As for fuel costs, analysts expect oil prices to rise in 2024 thanks to certain OPEC+ members voluntarily reducing production. Because of this, it may cost less to buy gas-hungry vehicles as manufacturers reduce prices to try and spur demand. Conversely, hybrid and electric vehicles are more likely to go up in price, driven by the growing interest in eco-friendly options––although continued reductions in battery prices will help counteract that trend.
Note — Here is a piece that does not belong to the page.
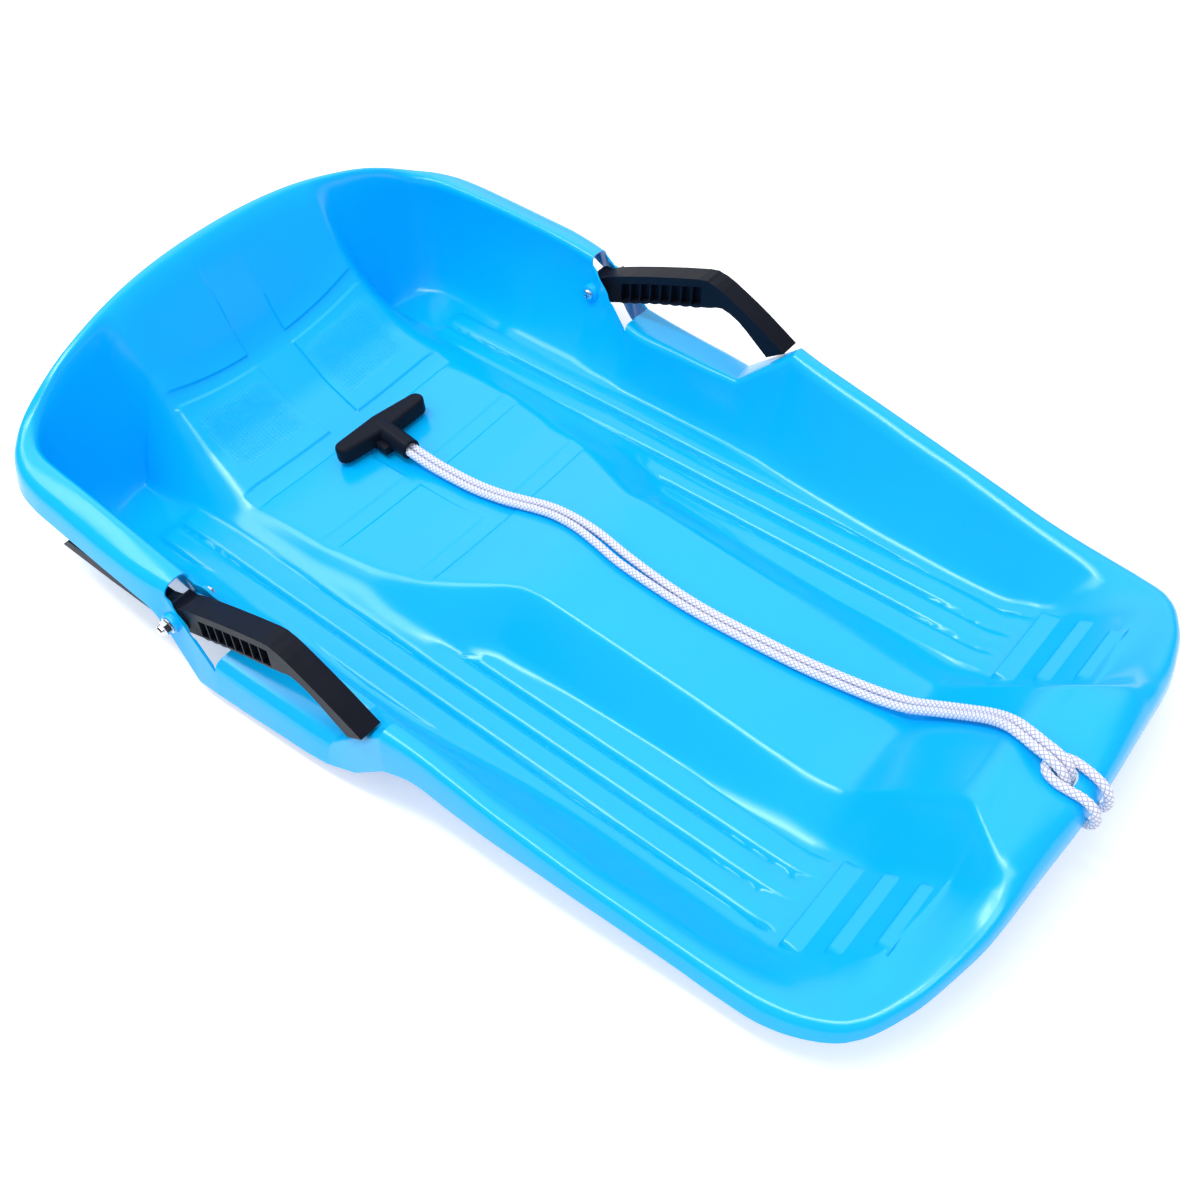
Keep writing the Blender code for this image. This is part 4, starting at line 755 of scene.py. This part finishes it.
def make_bars_piece(settings, material):
    """The footrest bars: treads raised at their rear edges, with soft ends."""
    bm = bmesh.new()
    deepest = BAR_EDGE_SHARES[0][0] - BAR_EDGE_SHARES[0][1]
    columns, rows = BAR_STEPS
    for side in (-1, 1):
        for (rear, front), ends in zip(BAR_EDGE_SHARES, BAR_END_SHARES):
            inner, outer = (share * HALF_WIDTH for share in ends)
            depth = (rear - front) * HALF_LENGTH
            rise = BAR_RISE * (rear - front) / deepest
            made = bmesh.ops.create_grid(bm, x_segments=columns, y_segments=rows, size=1.0)
            for vert in made["verts"]:
                across = (vert.co.x + 1) / 2 * (outer - inner)
                along = (vert.co.y + 1) / 2
                share = smooth_step(min(across, outer - inner - across) / BAR_END_ROUND)
                share *= smooth_step((1 - along) * depth / BAR_REAR_ROUND)
                lift = (rise + BAR_FLUSH) * along - BAR_FLUSH
                y = front * HALF_LENGTH + depth * along
                deck = deck_height(inner + across, y, settings)
                height = deck + lift * share - BAR_SINK * (1 - share)
                vert.co = (side * (inner + across), y, height)
    bmesh.ops.recalc_face_normals(bm, faces=bm.faces)
    down = [face for face in bm.faces if face.normal.z < 0]
    bmesh.ops.reverse_faces(bm, faces=down)
    return new_object("footrest_bars", bm, material)


def make_bosses_piece(material):
    """The round bosses that carry each brake's bolt inside and outside the lever."""
    bm = bmesh.new()
    for side in (-1, 1):
        for x_range in (INNER_BOSS_X, OUTER_BOSS_X):
            add_pin(bm, side, x_range, BOSS_RADIUS, BOSS_SEGMENTS)
    sharp = [edge for edge in bm.edges if edge.calc_face_angle(0) > SHARP_ANGLE]
    bmesh.ops.bevel(bm, geom=sharp, offset=BOSS_EDGE, offset_type="OFFSET", segments=2,
                    profile=0.5, affect="EDGES", material=-1, clamp_overlap=True)
    return new_object("pivot_bosses", bm, material)


def curve_through(points, steps):
    """Points of a smooth curve through the given ones, with steps for each interval."""
    points = [Vector(point) for point in points]
    padded = [points[0] * 2 - points[1]] + points + [points[-1] * 2 - points[-2]]
    smoothed = []
    for k, count in enumerate(steps):
        before, start, end, after = padded[k:k + 4]
        lead = (end - before) / 2
        tail = (after - start) / 2
        smoothed += [curve_point(start, end, lead, tail, step / count) for step in range(count)]
    return smoothed + [points[-1]]


def strand_points(side):
    """Route points of one strand of the doubled rope."""
    middles = [Vector(row[:3]) for row in ROPE_ROUTE]
    points = []
    for k, row in enumerate(ROPE_ROUTE):
        ahead = middles[min(k + 1, len(middles) - 1)] - middles[max(k - 1, 0)]
        across = Vector((-ahead.y, ahead.x, 0)).normalized()
        points.append(middles[k] + across * side * row[3])
    return points


def rope_path():
    """Middle line of the whole rope: one strand, the hitch round the lip, the other strand."""
    route = strand_points(-1) + [Vector(point) for point in HITCH_ROUTE] + strand_points(1)[::-1]
    steps = [max(1, round((b - a).length / ROPE_RINGS_STEP)) for a, b in zip(route, route[1:])]
    return curve_through(route, steps)


def plait_rise(around, along):
    """Height of the plait's yarns, from 0 between them to 1 on top of one."""
    first = around + along
    second = around - along
    over = (math.floor(first) + math.floor(second)) % 2
    across = first if over else second
    length = second if over else first
    crown = math.sin(math.pi * (across - math.floor(across)))
    hump = math.sin(math.pi * (length - math.floor(length)))
    return crown * (YARN_EDGE_SHARE + (1 - YARN_EDGE_SHARE) * hump)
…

Unfortunately, there doesn’t appear to be an interest rate relief coming soon. In September 2023, the Federal Reserve forecast interest rate benchmarks to remain above 5% at least through 2024. That means at least one more year of higher interest rates on car loans, making financing a tougher proposition. In an ironic way, this represents a form of pricing stability—just not the one buyers are looking for.
Our Prediction
All in all, it looks like we could be at least a year or two away from seeing the car price reductions consumers are looking for—and the days of pre-pandemic pricing may be gone forever. Nonetheless, if you absolutely must get a new car, keep these tips in mind:
- Shop for new cars late in the year when manufacturers have end-of-year deals to reduce inventory.
- If you’re trading a car in, be willing to go around and see which dealership will give you the best offer.
- Be flexible on which vehicles you’re willing to buy—or be ready to wait on your dream make and model.
The car and truck market is still sorting itself out, and consumers should be on the lookout for sudden changes. We’ll continue monitoring the price situation as it evolves.